Nichols could hear Adan calling police, Warren said. “If I heard it, he heard it,” Warren said.
She made the call at 10:18 p.m. Police arrived at 10:25 pm.
Warren said police didn’t seem to believe him when he said he had been fighting Nichols. According to prosecutors, later that evening, Nichols would kill David Wilhelm, an off-duty federal agent, who was laying tile at the house he was renovating, bout 10 minutes away from the apartment by foot.
The manhunt for Nichols had started about 9 a.m. that day but Thursday’s testimony revealed a confused and overwhelmed police department that overlooked witnesses and evidence that would have told them Nichols had escaped downtown Atlanta by taking a MARTA train toward Buckhead.

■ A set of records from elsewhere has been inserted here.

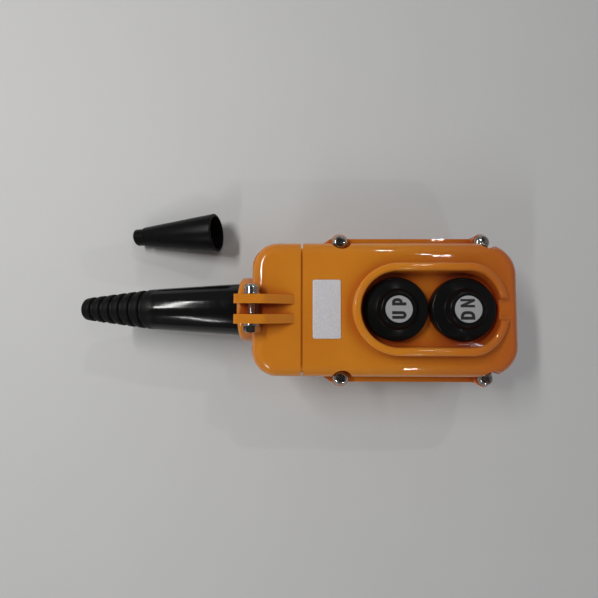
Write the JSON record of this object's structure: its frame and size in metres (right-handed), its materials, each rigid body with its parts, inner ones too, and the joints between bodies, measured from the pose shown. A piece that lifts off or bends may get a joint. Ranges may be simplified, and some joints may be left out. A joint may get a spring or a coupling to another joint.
{
  "type": "pushbutton switch",
  "caption": "Two-button hoist pendant switch with guarded rubber buttons, hanger ears and a ribbed cable boot, lying on its back beside a loose cable sleeve.",
  "frame": {"origin": "middle of the case's flat back face", "axes": "+X from the cable boot to the far end, +Y across the case, +Z out of the front with the buttons"},
  "size_m": [0.2243, 0.0972, 0.056],
  "materials": {
    "case_plastic": "glossy orange-yellow moulded plastic",
    "rubber": "smooth black rubber",
    "screw_steel": "bright nickel plate",
    "spring_steel": "drawn wire",
    "plate_metal": "fine bead blasted",
    "legend_plastic": "fine satin",
    "inner_plastic": "moulded",
    "stem_plastic": "moulded",
    "contact_brass": "rolled strip with silver tips",
    "gasket_rubber": "soft cord"
  },
  "bodies": {
    "root": {"rear_case": "case_plastic", "front_cover": "case_plastic", "case_gasket": "gasket_rubber", "nameplate": "plate_metal", "cover_screws": "screw_steel", "cable_boot": "rubber", "cable_clamp": "screw_steel", "clamp_screws": "screw_steel", "hanger_bolt": "screw_steel", "hanger_washers": "screw_steel", "hanger_lock_washer": "screw_steel", "hanger_nut": "screw_steel", "guide_plate": "inner_plastic", "guide_screws": "screw_steel", "contact_block": "inner_plastic", "block_screws": "screw_steel", "fixed_contacts": "contact_brass", "terminal_screws": "screw_steel", "up_boot": "rubber", "up_return_spring": "spring_steel", "down_boot": "rubber", "down_return_spring": "spring_steel"},
    "loose_sleeve": {"loose_sleeve": "rubber"},
    "up_button": {"up_plunger": "stem_plastic", "up_legend": "legend_plastic", "up_clip": "spring_steel", "up_contact_spring": "spring_steel"},
    "up_contact": {"up_contact_bridge": "contact_brass"},
    "down_button": {"down_plunger": "stem_plastic", "down_legend": "legend_plastic", "down_clip": "spring_steel", "down_contact_spring": "spring_steel"},
    "down_contact": {"down_contact_bridge": "contact_brass"}
  },
  "joints": [
    {"name": "up_press", "type": "slide", "parent": "root", "child": "up_button", "axis": [0, 0, -1], "range_m": [0, 0.005], "stiffness_N_per_m": 900, "springref_m": -0.002, "deforming": ["up_boot", "up_return_spring", "up_contact_spring"]},
    {"name": "up_contact_close", "type": "slide", "parent": "root", "child": "up_contact", "axis": [0, 0, -1], "range_m": [0, 0.003]},
    {"name": "down_press", "type": "slide", "parent": "root", "child": "down_button", "axis": [0, 0, -1], "range_m": [0, 0.005], "stiffness_N_per_m": 900, "springref_m": -0.002, "deforming": ["down_boot", "down_return_spring", "down_contact_spring"]},
    {"name": "down_contact_close", "type": "slide", "parent": "root", "child": "down_contact", "axis": [0, 0, -1], "range_m": [0, 0.003]},
    {"name": "loose_sleeve_lift", "type": "slide", "parent": "root", "child": "loose_sleeve", "axis": [0, 0, 1], "range_m": [0, 0.06]}
  ],
  "couplings": [
    {"joint": "up_contact_close", "follows": "up_press", "ratio": 0.6},
    {"joint": "down_contact_close", "follows": "down_press", "ratio": 0.6}
  ]
}
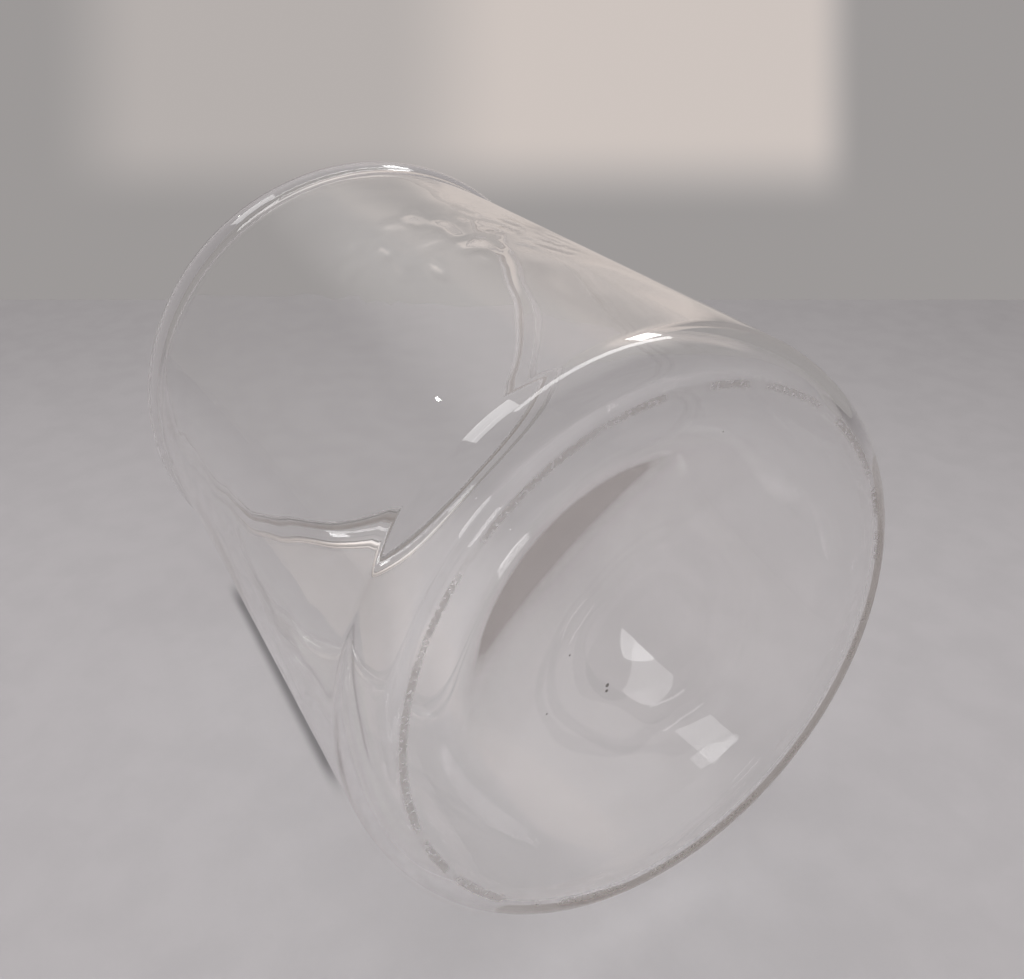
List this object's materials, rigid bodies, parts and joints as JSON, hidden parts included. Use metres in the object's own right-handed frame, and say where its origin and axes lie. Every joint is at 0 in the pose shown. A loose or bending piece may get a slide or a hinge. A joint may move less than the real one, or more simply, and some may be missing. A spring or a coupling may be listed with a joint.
{
  "type": "gas jar",
  "caption": "Wide clear glass jar with a straight wall, rounded heel, pushed-up base on a thin bearing ring, and a rolled rim with a flat top.",
  "frame": {"origin": "on the jar's axis, in the plane of the bearing ring that it stands on", "axes": "+Z along the jar's axis, from the base to the open mouth; the jar is round, so X and Y may point anywhere"},
  "size_m": [0.1028, 0.1028, 0.124],
  "materials": {
    "glass": "clear, glossy, lightly scuffed on the bearing ring"
  },
  "bodies": {
    "root": {"jar": "glass"}
  },
  "joints": []
}
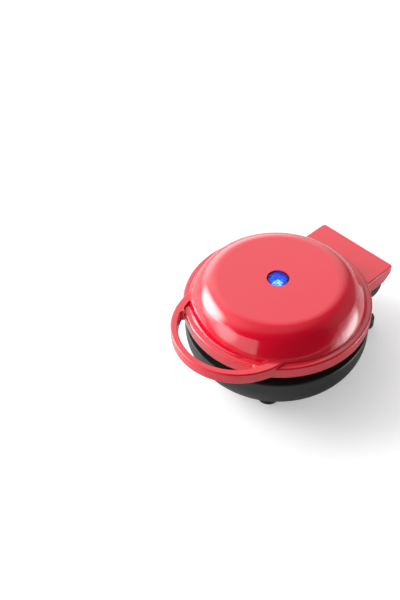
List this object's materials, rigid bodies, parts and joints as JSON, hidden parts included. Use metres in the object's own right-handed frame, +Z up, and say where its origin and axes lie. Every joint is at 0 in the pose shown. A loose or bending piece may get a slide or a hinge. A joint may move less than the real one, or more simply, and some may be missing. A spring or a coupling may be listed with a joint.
{
  "type": "mini waffle maker",
  "caption": "Small round electric waffle maker: red domed lid with a crescent handle and a blue lamp, hinged on a black bowl-shaped base with feet, with waffle grid plates inside.",
  "frame": {"origin": "middle of the whole footprint, on the surface that the feet stand on", "axes": "+Z up, +Y from the handle towards the hinge, +X to the right seen from the handle"},
  "size_m": [0.127, 0.1658, 0.071],
  "materials": {
    "lid_red": "glossy moulded red plastic",
    "base_black": "satin black heat-resistant plastic",
    "liner_black": "satin black heat-resistant plastic",
    "nonstick": "cast aluminium under a dark satin non-stick coating",
    "element_steel": "dull drawn steel sheath",
    "shield_aluminium": "bright pressed sheet",
    "screw_steel": "zinc plated",
    "clip_steel": "plain sheet steel",
    "pin_steel": "ground steel",
    "thermostat": "unglazed ceramic body",
    "fuse_metal": "tinned metal case",
    "terminal_plastic": "natural moulded plastic",
    "terminal_brass": "plain brass",
    "lead_sleeve": "glass and silicone sleeved wire",
    "gland_plastic": "black plastic bush",
    "foot_rubber": "black rubber",
    "lens_blue": "clear blue moulded plastic",
    "holder_plastic": "white plastic",
    "lamp_glow": "clear glass lamp"
  },
  "bodies": {
    "base": {"base_shell": "base_black", "lower_plate": "nonstick", "lower_element": "element_steel", "lower_heat_shield": "shield_aluminium", "lower_plate_screws": "screw_steel", "thermostat": "thermostat", "thermostat_clip": "clip_steel", "thermal_fuse": "fuse_metal", "fuse_clip": "clip_steel", "clip_screws": "screw_steel", "terminal_block": "terminal_plastic", "terminal_screws": "terminal_brass", "base_leads": "lead_sleeve", "cord_gland": "gland_plastic", "hinge_pins": "pin_steel", "foot_front_left": "foot_rubber", "foot_front_right": "foot_rubber", "foot_rear_left": "foot_rubber", "foot_rear_right": "foot_rubber"},
    "lid": {"lid_cover": "lid_red", "lid_liner": "liner_black", "upper_plate": "nonstick", "upper_element": "element_steel", "upper_heat_shield": "shield_aluminium", "upper_plate_screws": "screw_steel", "indicator_lens": "lens_blue", "lamp_holder": "holder_plastic", "indicator_lamp": "lamp_glow", "lid_leads": "lead_sleeve"}
  },
  "joints": [
    {"name": "lid_hinge", "type": "hinge", "parent": "base", "child": "lid", "pos_m": [0, 0.06735, 0.0348], "axis": [-1, 0, 0], "range_deg": [0, 100]}
  ]
}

After Nichols escaped from his holding cell on March 11, 2005, he allegedly killed Superior Court Judge Rowland Barnes, who was presiding over Nichols’ rape trial, and his court reporter, Julie Ann Brandau, in courtroom 8H, He’s also accused of gunning down Deputy Hoyt Teasley on a street outside the courthouse about 9:05 a.m. that day.
For hours, scores of police officers searched in vain for a green Honda Accord that Nichols had purportedly hijacked in a CNN Center parking garage when they should have known that Nichols had left the garage on foot, according to today’s testimony.
Chico Robinson, senior investigator for CNN security, testified he had viewed a surveillance tape of Nichols leaving the garage by a stairwell almost immediately after the time established by another man, who testified that Nichols tried to carjack him in the garage at 9:15 a.m.
Robinson said he gave Atlanta Police a copy of the tape 30 minutes after the attack. At 9:57 a.m. Nichols walked through the Five Points MARTA Station and boarded a train headed toward Buckhead, according to the time stamp on a surveillance camera.
Michal Taylor, an interior designer, said she boarded an empty MARTA train at the station about 10: a.m. to go to Midtown. A moment later, Nichols also boarded the car and sat rigidly, staring at her, Taylor said. She noticed him because he was wearing a suit jacket without a shirt, black tennis shoes without shoelaces and “he was sweating profusely” despite the nippy weather.
“He was watching me and I was watching him,” she said. “I didn’t know what he had done, but I was very afraid of him because he was sweating.”
She said the man stayed on the train when she exited at Midtown less than 10 minutes later. By 10: 30 a.m., she said she knew from media reports the man was Nichols, and she called police.
She said she couldn’t get through to a 911 operator for three hours and then she was transferred to a call center because of the high volume of 911 calls. No investigator interviewed her even by phone until the next day, when she was finally able to give a description of the man she identified as Nichols.
By the time she spoke to the police, however, Nichols was suspected of killing David Wilhelm, a U.S. Customs’ agent, whose body had been found by carpenters on March 12. Nichols surrendered to police later that day.
“He was already captured on television before somebody talked to me,” she said.